** What the task requires **
Copy the lines holding the word "each", all of them.

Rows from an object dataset
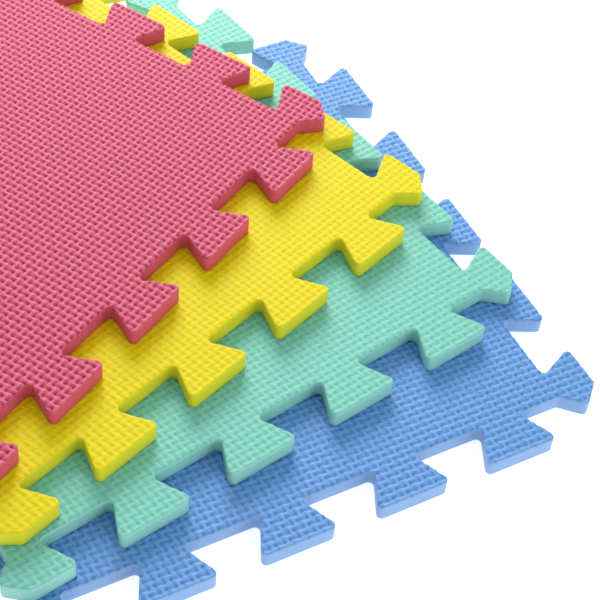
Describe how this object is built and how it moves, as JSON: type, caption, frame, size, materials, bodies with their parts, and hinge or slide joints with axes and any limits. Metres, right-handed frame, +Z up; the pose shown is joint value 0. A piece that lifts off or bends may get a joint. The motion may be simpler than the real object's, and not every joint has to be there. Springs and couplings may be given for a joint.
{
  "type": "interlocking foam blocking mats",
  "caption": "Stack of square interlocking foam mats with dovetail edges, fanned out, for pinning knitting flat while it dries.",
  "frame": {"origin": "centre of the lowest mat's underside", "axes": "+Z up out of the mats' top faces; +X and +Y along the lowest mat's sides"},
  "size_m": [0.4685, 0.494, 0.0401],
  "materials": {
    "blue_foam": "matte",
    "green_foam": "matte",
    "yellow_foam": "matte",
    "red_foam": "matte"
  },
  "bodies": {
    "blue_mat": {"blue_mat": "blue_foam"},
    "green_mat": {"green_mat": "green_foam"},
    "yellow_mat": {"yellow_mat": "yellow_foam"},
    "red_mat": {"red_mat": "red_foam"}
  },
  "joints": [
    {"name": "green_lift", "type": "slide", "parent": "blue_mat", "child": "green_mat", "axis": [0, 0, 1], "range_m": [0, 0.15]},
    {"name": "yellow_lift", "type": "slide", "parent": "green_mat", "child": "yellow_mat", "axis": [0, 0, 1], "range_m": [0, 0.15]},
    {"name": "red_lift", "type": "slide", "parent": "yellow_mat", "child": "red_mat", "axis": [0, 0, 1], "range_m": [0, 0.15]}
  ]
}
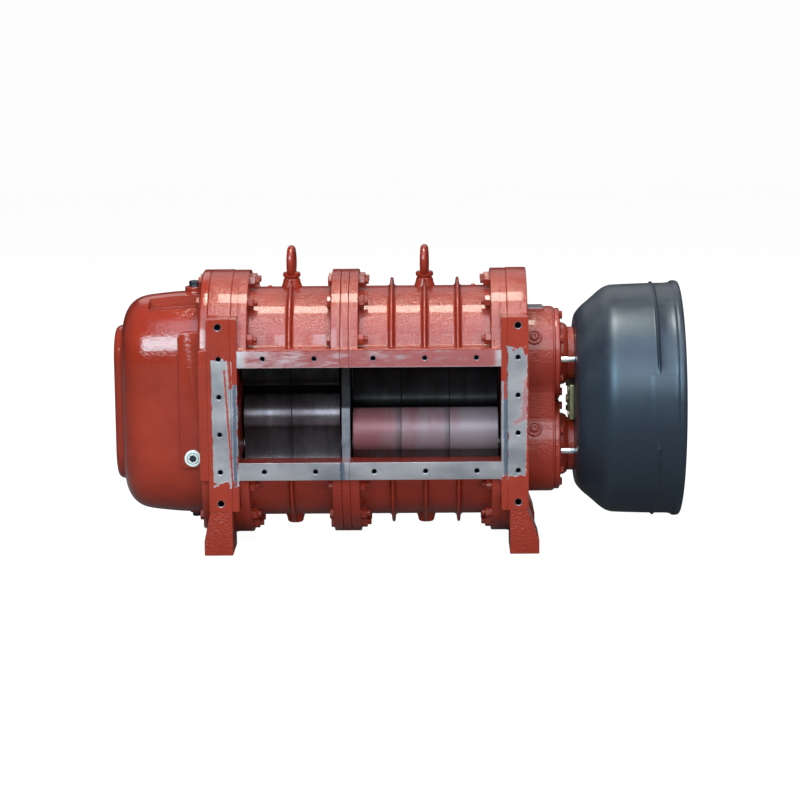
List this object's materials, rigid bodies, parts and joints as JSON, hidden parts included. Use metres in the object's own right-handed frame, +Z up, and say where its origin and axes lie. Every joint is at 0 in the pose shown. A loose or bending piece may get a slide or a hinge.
==
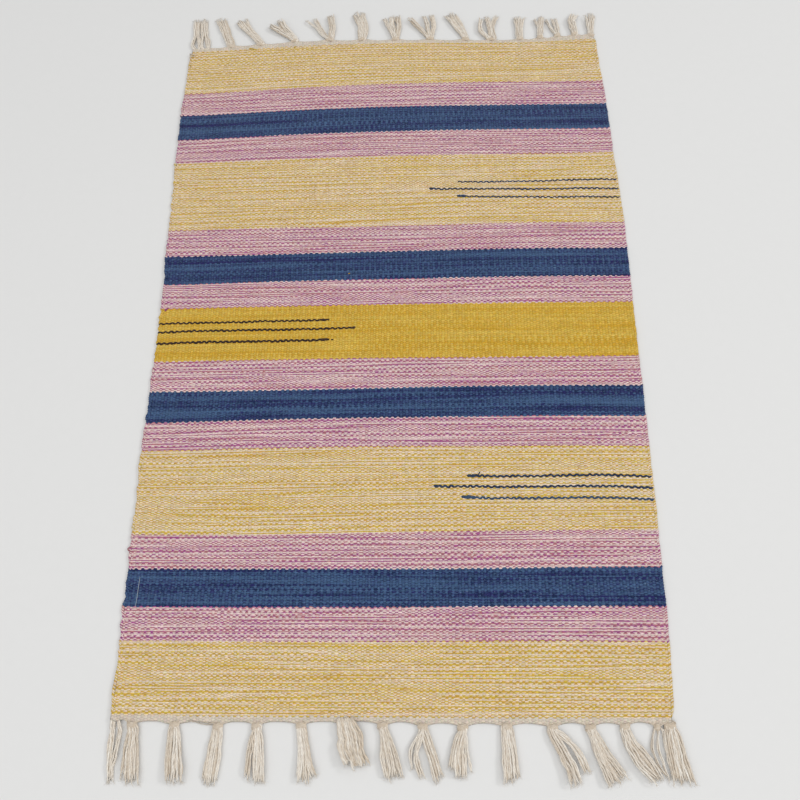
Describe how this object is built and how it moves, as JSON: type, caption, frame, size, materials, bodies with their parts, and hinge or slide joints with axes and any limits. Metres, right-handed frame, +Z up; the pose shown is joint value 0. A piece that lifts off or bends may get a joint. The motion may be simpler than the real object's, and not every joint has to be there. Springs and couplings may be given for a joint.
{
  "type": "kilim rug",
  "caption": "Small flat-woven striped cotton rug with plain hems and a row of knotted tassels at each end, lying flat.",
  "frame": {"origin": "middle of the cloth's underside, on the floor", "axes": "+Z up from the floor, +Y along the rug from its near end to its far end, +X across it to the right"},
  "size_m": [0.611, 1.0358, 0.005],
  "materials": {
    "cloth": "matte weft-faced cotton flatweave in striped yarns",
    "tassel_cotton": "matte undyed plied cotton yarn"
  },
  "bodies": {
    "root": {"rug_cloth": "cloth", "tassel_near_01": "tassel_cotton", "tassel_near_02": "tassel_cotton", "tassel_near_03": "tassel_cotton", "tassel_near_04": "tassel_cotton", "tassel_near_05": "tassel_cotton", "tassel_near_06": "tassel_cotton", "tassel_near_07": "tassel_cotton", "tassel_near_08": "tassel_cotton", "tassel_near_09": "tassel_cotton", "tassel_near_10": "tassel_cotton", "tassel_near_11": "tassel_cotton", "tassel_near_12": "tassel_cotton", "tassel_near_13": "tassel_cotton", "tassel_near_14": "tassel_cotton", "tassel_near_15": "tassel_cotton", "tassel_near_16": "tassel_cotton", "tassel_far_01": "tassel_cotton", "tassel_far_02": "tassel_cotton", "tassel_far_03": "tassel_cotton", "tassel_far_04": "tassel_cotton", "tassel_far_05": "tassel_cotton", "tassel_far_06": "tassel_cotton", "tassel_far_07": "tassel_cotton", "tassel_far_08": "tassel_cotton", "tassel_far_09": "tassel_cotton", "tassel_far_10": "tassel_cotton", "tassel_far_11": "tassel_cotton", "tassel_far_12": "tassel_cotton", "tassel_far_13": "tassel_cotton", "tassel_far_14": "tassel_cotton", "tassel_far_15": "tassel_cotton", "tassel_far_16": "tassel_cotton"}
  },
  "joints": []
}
--
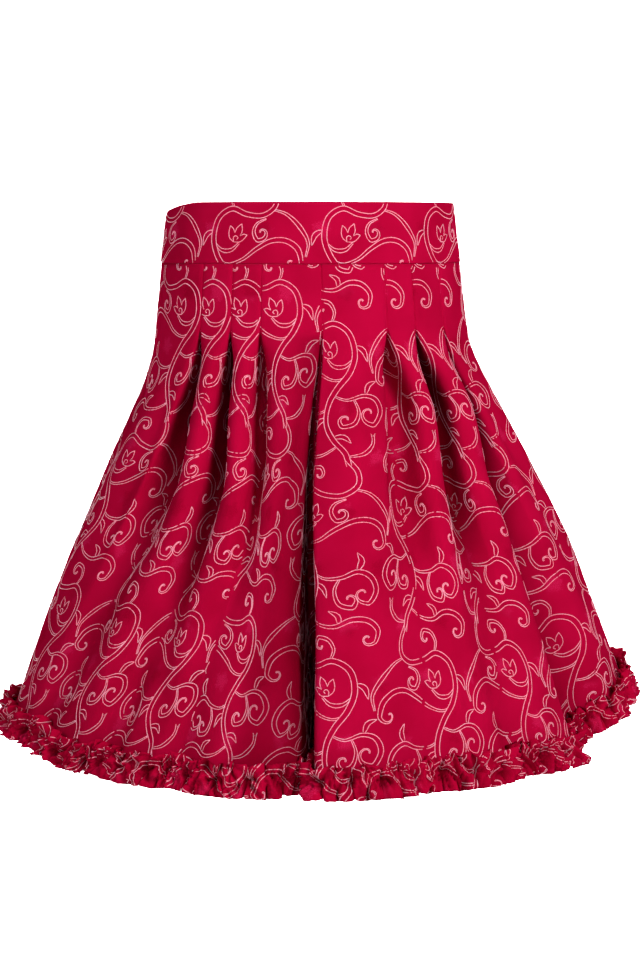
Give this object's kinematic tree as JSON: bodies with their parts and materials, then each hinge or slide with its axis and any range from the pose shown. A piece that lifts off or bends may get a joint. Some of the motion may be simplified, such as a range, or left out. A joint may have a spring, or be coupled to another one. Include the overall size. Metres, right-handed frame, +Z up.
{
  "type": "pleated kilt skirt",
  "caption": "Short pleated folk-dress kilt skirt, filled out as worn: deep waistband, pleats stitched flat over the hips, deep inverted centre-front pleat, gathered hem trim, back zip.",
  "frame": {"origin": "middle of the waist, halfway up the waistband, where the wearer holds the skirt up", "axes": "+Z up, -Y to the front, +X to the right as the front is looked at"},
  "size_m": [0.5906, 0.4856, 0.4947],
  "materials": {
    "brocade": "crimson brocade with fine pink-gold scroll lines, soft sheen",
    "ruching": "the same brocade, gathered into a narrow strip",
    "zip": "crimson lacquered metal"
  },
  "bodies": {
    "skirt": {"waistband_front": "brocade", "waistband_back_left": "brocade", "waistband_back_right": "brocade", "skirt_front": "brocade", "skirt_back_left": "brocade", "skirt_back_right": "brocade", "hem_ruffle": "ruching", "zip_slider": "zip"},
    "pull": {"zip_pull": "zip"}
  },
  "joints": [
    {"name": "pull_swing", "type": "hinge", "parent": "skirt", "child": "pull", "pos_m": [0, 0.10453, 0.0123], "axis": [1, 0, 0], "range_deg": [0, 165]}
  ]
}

** Reply **
  "caption": "Small flat-woven striped cotton rug with plain hems and a row of knotted tassels at each end, lying flat.",
Give this object's kinematic tree as JSON: bodies with their parts and materials, then each hinge or slide with its axis and any range from the pose shown. A piece that lifts off or bends may get a joint. Some of the motion may be simplified, such as a range, or left out. A joint may have a spring, or be coupled to another one. Include the overall size. Metres, right-handed frame, +Z up.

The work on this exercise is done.